■ **Exercise prompt**
Everything from the first line to the line containing "# The lid is" is to be repeated exactly; nothing past it.

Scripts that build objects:
START
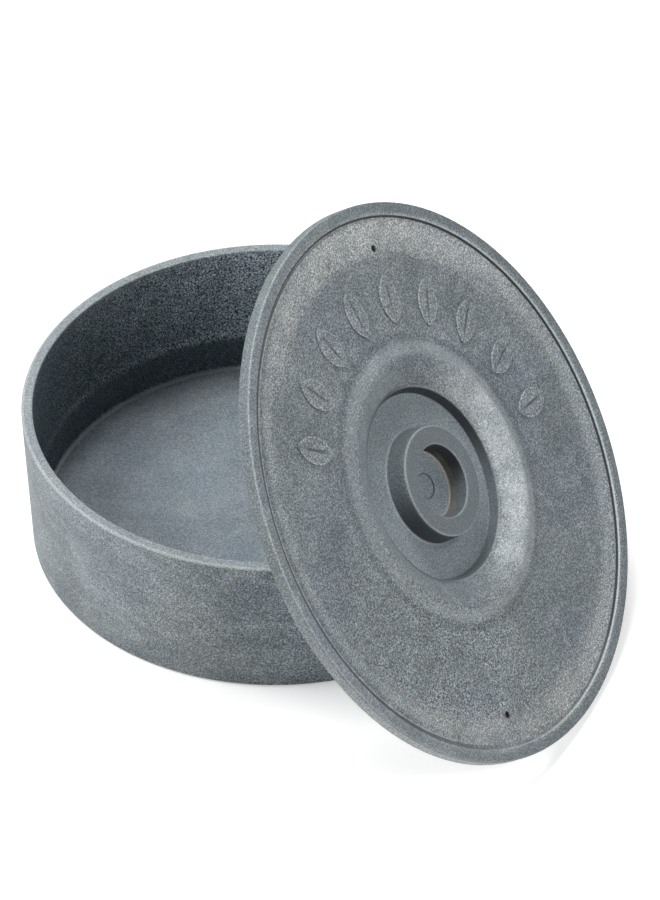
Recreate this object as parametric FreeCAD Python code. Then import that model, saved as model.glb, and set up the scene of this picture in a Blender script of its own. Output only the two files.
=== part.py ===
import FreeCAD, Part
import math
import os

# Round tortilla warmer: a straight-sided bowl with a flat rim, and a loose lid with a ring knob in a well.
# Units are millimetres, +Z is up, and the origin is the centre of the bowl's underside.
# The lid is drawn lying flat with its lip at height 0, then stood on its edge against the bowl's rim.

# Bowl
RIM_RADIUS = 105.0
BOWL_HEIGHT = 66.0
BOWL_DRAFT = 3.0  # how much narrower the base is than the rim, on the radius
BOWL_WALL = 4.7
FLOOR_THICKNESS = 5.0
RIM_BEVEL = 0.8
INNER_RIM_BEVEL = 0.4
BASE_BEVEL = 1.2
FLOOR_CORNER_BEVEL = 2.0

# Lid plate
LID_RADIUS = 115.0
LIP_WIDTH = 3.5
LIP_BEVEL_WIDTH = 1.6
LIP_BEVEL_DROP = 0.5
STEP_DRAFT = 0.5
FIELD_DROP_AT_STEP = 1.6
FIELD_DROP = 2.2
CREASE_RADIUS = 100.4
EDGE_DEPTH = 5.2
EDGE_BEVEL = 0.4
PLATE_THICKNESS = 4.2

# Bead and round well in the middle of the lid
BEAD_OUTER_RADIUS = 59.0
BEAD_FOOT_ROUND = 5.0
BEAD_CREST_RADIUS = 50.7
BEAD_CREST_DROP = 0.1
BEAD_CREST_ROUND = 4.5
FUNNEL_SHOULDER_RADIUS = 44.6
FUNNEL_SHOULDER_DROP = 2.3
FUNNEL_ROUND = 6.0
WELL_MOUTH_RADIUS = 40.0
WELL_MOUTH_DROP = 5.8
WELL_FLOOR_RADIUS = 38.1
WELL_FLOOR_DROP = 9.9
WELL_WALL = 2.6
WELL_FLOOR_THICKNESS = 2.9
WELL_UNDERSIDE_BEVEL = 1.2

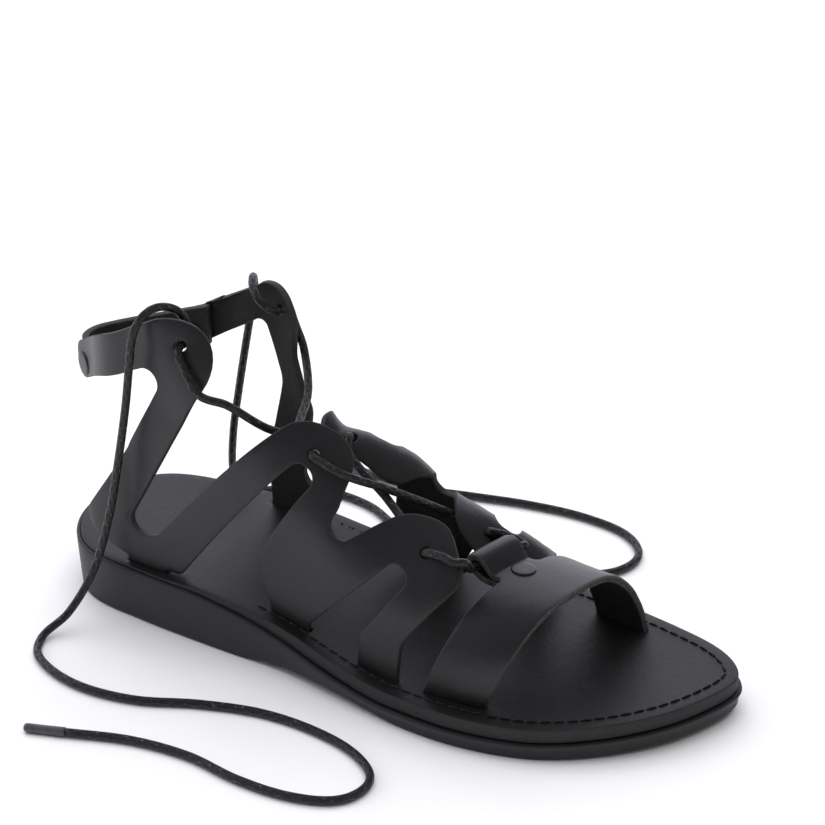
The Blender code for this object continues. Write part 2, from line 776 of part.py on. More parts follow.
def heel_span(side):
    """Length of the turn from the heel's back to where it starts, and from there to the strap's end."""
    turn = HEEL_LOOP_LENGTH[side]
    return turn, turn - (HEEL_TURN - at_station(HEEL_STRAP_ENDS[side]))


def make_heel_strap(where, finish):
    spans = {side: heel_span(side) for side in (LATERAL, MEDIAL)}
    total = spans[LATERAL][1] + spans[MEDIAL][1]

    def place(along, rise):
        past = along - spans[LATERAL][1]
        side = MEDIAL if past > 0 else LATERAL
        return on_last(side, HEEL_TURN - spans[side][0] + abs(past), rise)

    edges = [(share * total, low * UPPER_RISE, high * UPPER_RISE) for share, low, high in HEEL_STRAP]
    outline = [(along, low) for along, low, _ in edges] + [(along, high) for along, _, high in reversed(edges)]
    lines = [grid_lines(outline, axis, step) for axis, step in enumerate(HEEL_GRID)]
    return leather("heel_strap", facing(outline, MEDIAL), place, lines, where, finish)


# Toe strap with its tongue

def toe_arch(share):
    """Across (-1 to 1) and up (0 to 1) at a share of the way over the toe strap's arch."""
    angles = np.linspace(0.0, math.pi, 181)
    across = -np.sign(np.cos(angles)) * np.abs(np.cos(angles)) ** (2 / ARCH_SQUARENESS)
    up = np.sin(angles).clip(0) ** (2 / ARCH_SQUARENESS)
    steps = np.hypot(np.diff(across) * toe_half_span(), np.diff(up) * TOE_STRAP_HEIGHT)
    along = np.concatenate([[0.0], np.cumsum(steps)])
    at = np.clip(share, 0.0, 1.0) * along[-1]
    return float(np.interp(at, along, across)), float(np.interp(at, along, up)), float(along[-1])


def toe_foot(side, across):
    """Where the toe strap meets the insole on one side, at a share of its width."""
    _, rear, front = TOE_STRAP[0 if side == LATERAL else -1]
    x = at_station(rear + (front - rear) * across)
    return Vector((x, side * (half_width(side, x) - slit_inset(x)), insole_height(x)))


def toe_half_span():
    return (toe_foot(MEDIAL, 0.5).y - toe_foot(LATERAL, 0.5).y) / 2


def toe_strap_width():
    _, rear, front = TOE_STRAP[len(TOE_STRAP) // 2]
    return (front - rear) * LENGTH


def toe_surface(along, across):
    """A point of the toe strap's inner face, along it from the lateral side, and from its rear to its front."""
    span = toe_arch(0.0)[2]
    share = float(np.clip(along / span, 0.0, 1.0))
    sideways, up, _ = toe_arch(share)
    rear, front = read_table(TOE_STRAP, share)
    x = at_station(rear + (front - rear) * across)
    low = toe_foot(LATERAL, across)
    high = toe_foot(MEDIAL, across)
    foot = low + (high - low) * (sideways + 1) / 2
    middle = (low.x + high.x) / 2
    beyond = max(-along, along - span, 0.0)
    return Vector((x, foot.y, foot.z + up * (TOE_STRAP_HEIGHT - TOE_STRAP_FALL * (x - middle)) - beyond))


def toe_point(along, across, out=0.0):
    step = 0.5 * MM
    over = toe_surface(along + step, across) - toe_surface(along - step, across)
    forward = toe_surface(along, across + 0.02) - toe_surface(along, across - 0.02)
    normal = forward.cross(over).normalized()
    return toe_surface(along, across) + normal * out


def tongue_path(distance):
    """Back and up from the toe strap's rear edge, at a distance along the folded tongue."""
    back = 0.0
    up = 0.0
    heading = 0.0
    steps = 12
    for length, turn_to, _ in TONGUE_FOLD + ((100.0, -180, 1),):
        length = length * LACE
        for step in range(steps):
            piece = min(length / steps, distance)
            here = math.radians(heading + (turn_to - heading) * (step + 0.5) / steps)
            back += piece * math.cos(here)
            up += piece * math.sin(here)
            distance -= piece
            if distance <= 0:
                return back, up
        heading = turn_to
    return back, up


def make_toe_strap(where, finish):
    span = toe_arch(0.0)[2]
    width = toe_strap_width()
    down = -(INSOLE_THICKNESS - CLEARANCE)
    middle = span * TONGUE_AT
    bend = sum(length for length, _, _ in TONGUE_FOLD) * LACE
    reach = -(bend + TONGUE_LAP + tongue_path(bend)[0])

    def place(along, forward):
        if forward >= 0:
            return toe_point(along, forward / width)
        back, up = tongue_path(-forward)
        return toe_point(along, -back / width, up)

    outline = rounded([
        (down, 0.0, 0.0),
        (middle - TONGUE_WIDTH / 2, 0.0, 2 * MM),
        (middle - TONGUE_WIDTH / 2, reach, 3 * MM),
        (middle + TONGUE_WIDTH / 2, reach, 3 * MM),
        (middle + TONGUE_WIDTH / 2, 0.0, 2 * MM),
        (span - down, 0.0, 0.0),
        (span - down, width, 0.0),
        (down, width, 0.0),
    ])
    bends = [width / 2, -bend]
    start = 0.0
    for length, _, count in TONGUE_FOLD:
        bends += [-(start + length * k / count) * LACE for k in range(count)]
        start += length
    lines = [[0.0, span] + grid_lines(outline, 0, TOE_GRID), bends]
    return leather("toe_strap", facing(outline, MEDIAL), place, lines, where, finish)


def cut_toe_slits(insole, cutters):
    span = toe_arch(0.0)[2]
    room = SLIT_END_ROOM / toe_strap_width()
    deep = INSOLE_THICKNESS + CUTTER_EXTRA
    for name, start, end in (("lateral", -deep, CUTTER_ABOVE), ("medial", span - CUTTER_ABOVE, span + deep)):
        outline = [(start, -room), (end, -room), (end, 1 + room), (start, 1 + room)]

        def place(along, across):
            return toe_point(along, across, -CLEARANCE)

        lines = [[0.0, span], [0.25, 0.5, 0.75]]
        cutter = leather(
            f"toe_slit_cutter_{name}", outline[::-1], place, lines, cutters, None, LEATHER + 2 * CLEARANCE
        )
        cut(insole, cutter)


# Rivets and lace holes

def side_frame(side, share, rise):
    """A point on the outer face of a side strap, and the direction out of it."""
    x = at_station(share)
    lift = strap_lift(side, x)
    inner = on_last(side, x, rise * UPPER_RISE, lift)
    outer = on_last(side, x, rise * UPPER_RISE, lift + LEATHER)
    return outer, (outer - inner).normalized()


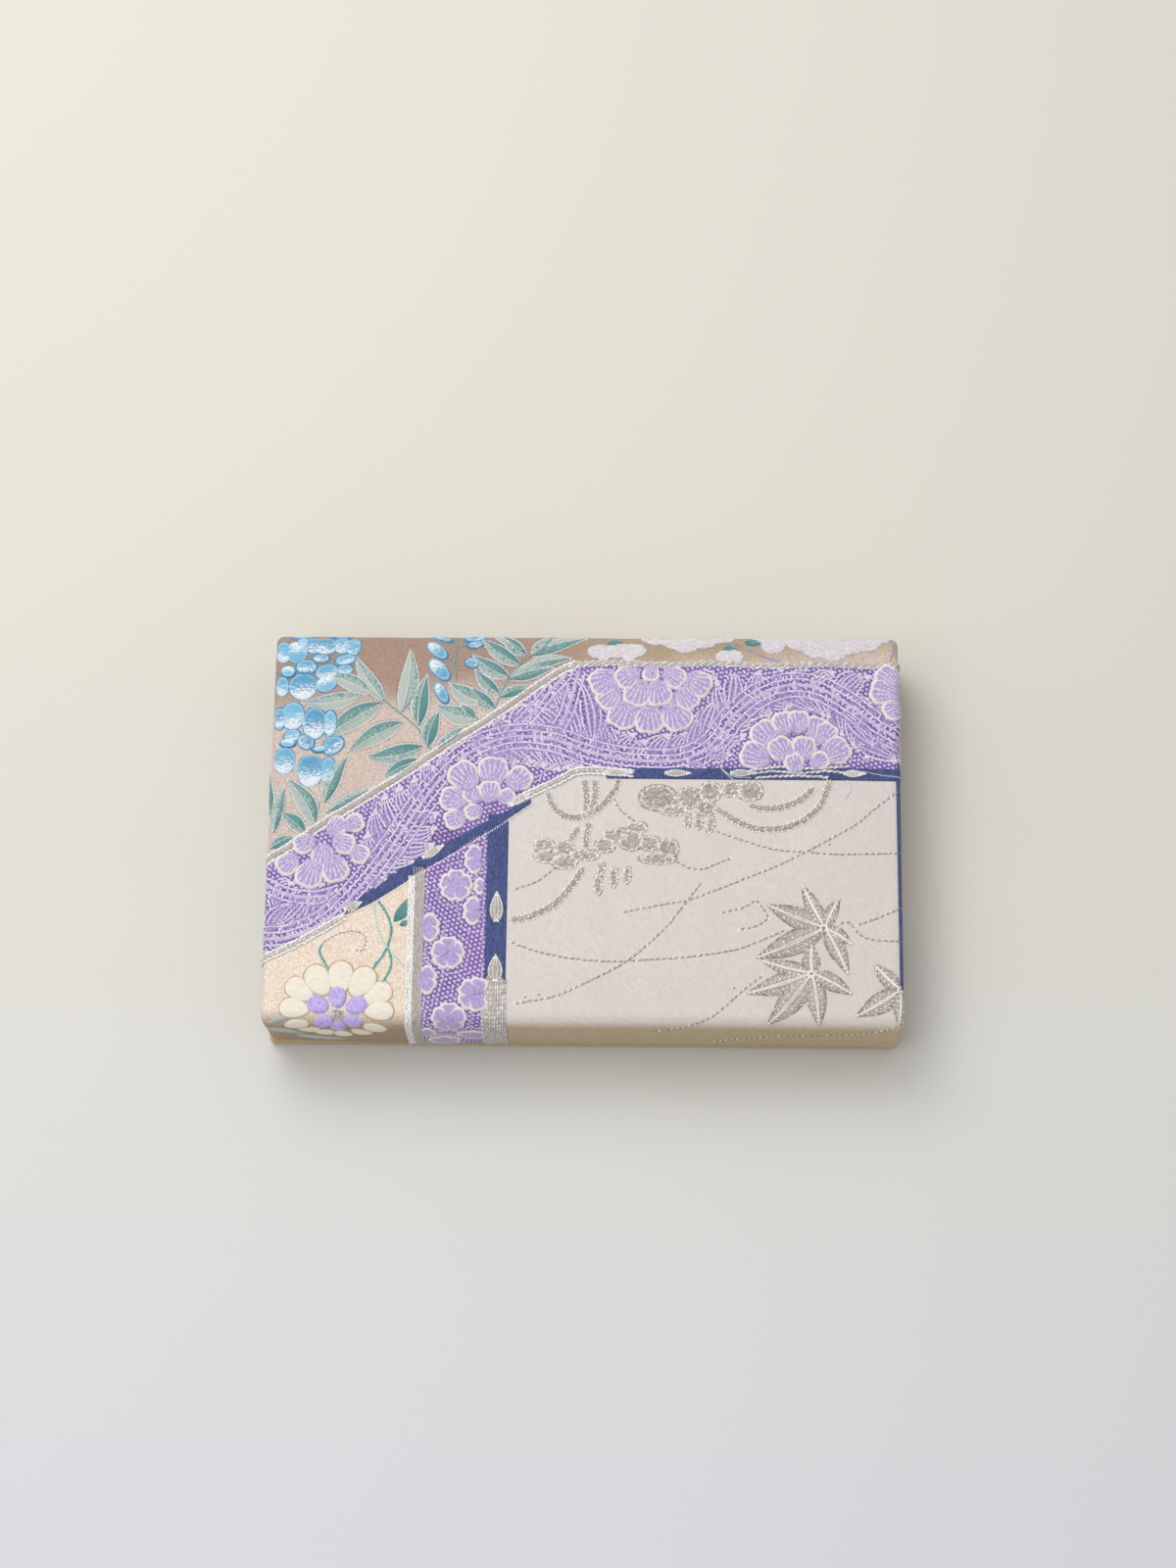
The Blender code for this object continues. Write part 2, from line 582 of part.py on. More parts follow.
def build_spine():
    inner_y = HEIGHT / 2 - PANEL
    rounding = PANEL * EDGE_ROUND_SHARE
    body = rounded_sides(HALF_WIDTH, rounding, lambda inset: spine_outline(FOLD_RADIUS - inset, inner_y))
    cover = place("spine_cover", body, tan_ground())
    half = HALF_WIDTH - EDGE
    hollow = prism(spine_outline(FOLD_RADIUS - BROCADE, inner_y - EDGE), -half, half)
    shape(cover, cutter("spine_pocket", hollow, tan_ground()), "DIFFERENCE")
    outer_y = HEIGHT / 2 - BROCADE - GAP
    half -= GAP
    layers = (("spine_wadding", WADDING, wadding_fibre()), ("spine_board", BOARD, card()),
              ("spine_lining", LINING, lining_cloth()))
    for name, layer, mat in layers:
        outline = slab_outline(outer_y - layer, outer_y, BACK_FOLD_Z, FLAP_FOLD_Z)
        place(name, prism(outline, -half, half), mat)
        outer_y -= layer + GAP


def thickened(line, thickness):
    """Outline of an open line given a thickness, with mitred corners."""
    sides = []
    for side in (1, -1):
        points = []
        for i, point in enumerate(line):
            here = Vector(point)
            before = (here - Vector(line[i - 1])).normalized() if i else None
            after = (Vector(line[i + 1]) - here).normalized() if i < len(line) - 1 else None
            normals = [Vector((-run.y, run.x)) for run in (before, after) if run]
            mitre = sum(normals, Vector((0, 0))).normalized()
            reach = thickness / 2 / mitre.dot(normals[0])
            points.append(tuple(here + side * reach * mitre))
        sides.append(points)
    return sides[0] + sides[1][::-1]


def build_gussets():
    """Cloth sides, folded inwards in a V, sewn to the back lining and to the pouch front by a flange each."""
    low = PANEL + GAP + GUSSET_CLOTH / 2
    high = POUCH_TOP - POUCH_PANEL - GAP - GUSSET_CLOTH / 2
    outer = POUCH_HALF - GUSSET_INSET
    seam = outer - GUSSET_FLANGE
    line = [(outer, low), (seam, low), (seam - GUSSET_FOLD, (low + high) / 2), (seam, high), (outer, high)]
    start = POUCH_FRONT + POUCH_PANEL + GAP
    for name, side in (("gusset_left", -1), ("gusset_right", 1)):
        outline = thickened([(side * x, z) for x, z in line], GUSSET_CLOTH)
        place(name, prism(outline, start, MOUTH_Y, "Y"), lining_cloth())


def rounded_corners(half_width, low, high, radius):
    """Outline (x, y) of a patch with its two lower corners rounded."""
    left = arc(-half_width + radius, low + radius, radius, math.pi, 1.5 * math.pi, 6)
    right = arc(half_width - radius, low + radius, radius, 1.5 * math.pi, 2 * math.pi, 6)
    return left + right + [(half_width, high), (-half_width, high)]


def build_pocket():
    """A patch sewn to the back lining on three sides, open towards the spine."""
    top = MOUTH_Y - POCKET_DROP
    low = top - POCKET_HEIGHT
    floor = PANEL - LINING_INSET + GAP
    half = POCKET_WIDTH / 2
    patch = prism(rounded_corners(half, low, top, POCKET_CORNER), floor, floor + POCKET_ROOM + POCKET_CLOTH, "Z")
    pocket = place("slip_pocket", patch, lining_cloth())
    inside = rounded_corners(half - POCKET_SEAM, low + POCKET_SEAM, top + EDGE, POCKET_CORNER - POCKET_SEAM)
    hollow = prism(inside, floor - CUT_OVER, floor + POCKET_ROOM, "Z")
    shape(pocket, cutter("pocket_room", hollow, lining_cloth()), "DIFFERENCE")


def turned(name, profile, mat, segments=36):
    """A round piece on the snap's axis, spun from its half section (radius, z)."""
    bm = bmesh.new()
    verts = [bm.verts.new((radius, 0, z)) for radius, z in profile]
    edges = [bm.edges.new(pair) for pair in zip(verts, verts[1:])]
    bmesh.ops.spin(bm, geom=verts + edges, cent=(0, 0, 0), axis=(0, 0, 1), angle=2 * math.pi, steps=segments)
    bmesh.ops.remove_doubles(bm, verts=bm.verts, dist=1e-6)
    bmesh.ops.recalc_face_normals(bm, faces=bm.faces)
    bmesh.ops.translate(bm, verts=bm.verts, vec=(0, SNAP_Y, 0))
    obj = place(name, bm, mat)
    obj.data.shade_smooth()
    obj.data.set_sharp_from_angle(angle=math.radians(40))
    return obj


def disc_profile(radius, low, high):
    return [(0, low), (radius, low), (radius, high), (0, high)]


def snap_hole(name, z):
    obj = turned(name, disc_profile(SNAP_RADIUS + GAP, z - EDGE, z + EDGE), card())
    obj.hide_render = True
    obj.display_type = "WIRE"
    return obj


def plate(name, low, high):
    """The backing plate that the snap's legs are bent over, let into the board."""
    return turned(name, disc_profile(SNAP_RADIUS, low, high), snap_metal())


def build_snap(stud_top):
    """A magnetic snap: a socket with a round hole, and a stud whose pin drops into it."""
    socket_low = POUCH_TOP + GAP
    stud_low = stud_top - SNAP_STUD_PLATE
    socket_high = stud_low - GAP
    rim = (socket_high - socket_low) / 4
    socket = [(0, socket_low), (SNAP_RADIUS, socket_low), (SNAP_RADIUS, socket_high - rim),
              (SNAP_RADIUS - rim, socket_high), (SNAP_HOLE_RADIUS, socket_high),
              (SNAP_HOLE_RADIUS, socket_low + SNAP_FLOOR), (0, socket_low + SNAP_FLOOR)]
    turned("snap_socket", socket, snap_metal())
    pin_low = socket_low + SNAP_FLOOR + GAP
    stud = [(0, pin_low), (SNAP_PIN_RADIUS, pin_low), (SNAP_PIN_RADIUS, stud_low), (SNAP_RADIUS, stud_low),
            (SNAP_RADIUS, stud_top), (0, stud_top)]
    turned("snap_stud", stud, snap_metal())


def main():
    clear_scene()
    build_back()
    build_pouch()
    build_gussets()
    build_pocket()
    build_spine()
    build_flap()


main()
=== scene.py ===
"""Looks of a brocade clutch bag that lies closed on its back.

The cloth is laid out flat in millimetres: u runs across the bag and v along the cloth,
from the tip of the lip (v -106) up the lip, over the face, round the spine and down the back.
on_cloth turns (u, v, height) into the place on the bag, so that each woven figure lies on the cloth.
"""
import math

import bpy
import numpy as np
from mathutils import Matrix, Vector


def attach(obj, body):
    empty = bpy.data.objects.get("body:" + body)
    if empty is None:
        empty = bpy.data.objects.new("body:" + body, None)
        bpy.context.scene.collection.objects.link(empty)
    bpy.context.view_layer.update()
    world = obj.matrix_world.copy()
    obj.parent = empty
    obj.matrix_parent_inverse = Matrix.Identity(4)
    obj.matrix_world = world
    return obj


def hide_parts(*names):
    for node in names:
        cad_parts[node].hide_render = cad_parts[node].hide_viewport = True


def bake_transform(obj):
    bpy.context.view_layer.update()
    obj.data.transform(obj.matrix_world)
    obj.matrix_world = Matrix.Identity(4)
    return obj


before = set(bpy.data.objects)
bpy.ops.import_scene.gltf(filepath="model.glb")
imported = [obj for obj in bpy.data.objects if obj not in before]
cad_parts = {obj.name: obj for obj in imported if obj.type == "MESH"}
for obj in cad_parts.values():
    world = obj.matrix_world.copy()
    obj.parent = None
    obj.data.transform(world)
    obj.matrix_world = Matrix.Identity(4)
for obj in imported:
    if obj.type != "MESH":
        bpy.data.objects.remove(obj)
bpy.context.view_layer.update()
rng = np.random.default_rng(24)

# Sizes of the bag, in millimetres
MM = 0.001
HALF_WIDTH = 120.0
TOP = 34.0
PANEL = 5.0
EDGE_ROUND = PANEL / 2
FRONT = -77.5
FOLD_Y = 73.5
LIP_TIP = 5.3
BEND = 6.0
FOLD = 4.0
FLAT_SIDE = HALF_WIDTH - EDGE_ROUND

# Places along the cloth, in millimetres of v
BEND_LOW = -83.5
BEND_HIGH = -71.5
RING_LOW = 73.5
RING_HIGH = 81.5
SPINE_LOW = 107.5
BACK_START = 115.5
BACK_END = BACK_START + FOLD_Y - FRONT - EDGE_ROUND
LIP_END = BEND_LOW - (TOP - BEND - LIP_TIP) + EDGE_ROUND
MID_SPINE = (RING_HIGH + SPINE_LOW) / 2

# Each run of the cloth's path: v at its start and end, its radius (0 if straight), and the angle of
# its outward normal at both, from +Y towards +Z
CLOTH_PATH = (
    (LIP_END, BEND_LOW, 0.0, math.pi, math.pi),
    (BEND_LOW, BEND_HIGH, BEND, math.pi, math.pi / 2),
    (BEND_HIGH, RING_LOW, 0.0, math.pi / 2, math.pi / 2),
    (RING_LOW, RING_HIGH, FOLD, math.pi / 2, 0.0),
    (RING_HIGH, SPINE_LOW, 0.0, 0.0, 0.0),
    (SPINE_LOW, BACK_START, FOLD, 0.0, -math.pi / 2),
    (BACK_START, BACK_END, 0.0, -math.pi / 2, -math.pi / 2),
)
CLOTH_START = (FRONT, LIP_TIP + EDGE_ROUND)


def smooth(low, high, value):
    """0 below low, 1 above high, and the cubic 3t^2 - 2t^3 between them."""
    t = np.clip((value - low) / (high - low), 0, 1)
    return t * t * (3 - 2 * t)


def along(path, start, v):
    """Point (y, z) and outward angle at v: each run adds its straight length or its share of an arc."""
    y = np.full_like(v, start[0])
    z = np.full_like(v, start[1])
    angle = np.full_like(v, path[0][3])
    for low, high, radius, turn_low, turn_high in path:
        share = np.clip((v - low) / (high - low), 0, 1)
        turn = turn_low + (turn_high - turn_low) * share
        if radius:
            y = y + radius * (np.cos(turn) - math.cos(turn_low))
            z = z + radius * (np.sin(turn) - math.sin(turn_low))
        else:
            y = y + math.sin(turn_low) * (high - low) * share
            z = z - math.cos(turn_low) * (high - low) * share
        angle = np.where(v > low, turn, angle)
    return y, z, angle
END
■ **Full response**
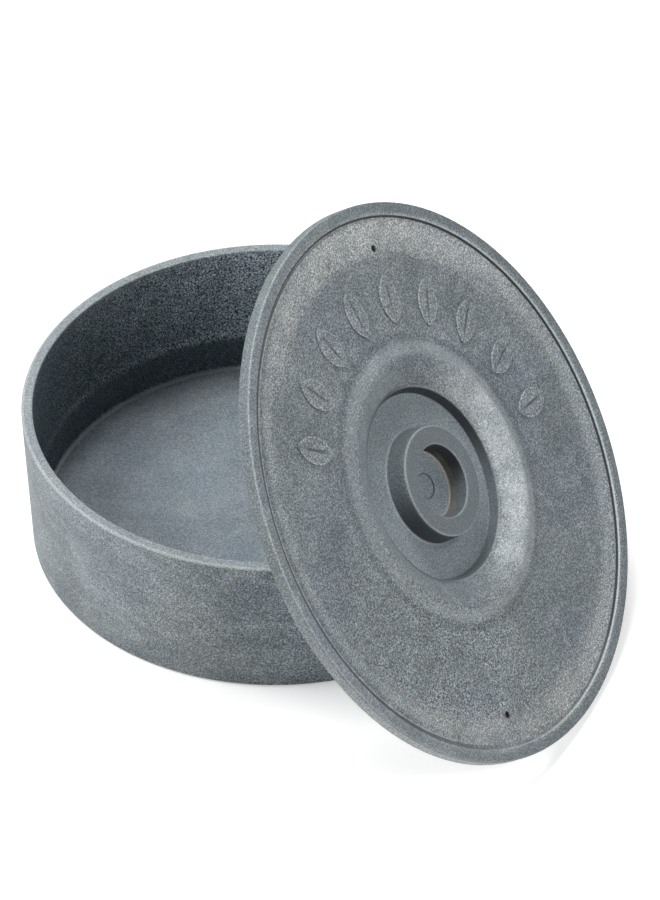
Recreate this object as parametric FreeCAD Python code. Then import that model, saved as model.glb, and set up the scene of this picture in a Blender script of its own. Output only the two files.
=== part.py ===
import FreeCAD, Part
import math
import os

# Round tortilla warmer: a straight-sided bowl with a flat rim, and a loose lid with a ring knob in a well.
# Units are millimetres, +Z is up, and the origin is the centre of the bowl's underside.
# The lid is drawn lying flat with its lip at height 0, then stood on its edge against the bowl's rim.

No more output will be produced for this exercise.